Determine the count of lines holding the string "axes". Return only the number.

___ Provided data

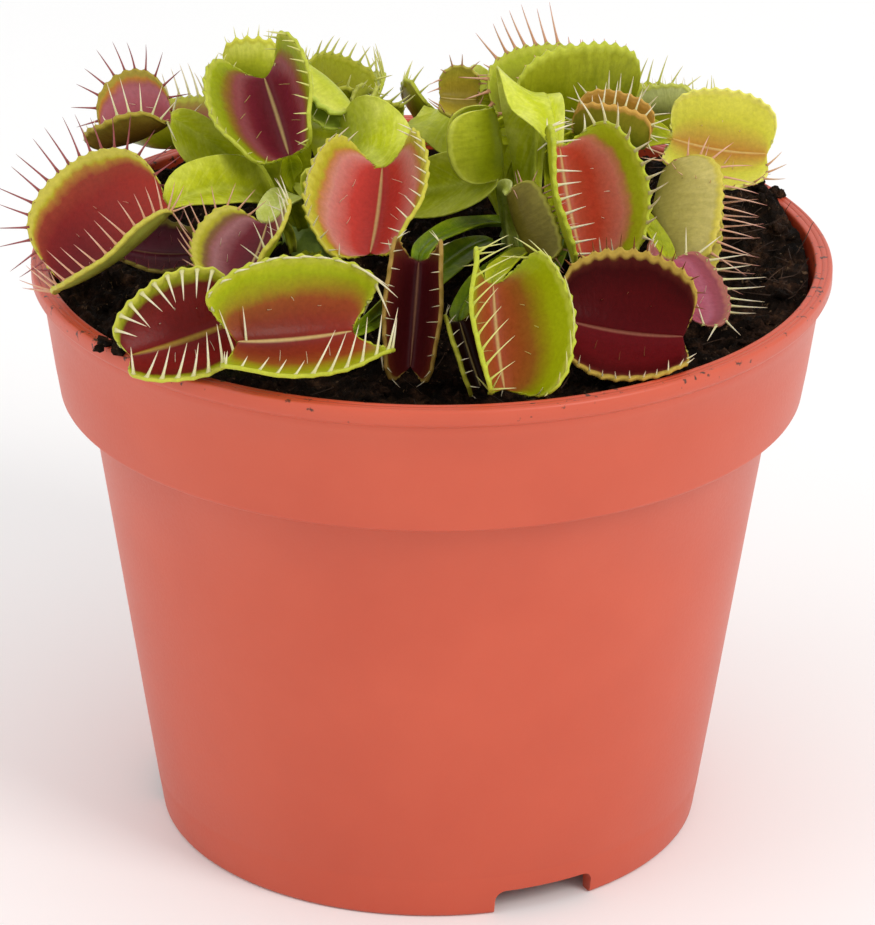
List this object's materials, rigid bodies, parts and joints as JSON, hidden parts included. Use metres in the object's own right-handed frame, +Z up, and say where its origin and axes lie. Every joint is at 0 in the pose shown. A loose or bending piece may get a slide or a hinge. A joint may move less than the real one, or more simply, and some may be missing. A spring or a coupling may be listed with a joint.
{
  "type": "potted venus flytrap",
  "caption": "Venus flytrap plant with open red and green snap traps and winged leaf stalks, growing in peat in a round terracotta-coloured plastic nursery pot.",
  "frame": {"origin": "centre of the pot on the plane it stands on", "axes": "+Z up along the pot's axis; the pot's front, the side in the picture, faces -Y; +X is to the right seen from the front"},
  "size_m": [0.09, 0.09, 0.0915],
  "materials": {
    "pot": "satin moulded polypropylene, terracotta orange",
    "soil": "damp black-brown peat with fibres, matt",
    "crown": "pale green leaf bases, satin",
    "leaf_red": "living leaf: red inside the trap, green margin and stalk, satin and slightly translucent",
    "leaf_maroon": "living leaf: dark maroon inside the trap, olive outside, satin and slightly translucent",
    "leaf_green": "living leaf: fresh green all over, satin and slightly translucent",
    "leaf_lime": "living leaf: lime yellow, thin and translucent, satin",
    "leaf_khaki": "living leaf: ageing khaki and ochre, satin"
  },
  "bodies": {
    "root": {"pot": "pot", "soil": "soil", "crown_left": "crown", "crown_right": "crown", "leaf_far_left": "leaf_red", "leaf_upper_left": "leaf_maroon", "leaf_low_left": "leaf_maroon", "leaf_mid_left": "leaf_maroon", "leaf_front_left": "leaf_red", "leaf_front": "leaf_red", "leaf_centre": "leaf_red", "leaf_narrow": "leaf_maroon", "leaf_front_right": "leaf_red", "leaf_behind_front": "leaf_khaki", "leaf_right": "leaf_red", "leaf_khaki": "leaf_khaki", "leaf_maroon": "leaf_maroon", "leaf_low_right": "leaf_maroon", "leaf_far_right": "leaf_lime", "leaf_back_right": "leaf_lime", "leaf_olive": "leaf_khaki", "leaf_grey": "leaf_khaki", "leaf_top_left": "leaf_red", "leaf_behind_top": "leaf_lime", "leaf_back_left": "leaf_green", "leaf_closed_left": "leaf_lime", "leaf_yellow": "leaf_green", "leaf_small_khaki": "leaf_khaki", "leaf_young": "leaf_green", "leaf_curled": "leaf_green", "leaf_tiny": "leaf_green", "leaf_rear_left": "leaf_red", "leaf_rear_mid_left": "leaf_green", "leaf_rear_mid_right": "leaf_red", "leaf_rear_right": "leaf_green"}
  },
  "joints": []
}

______

The output
2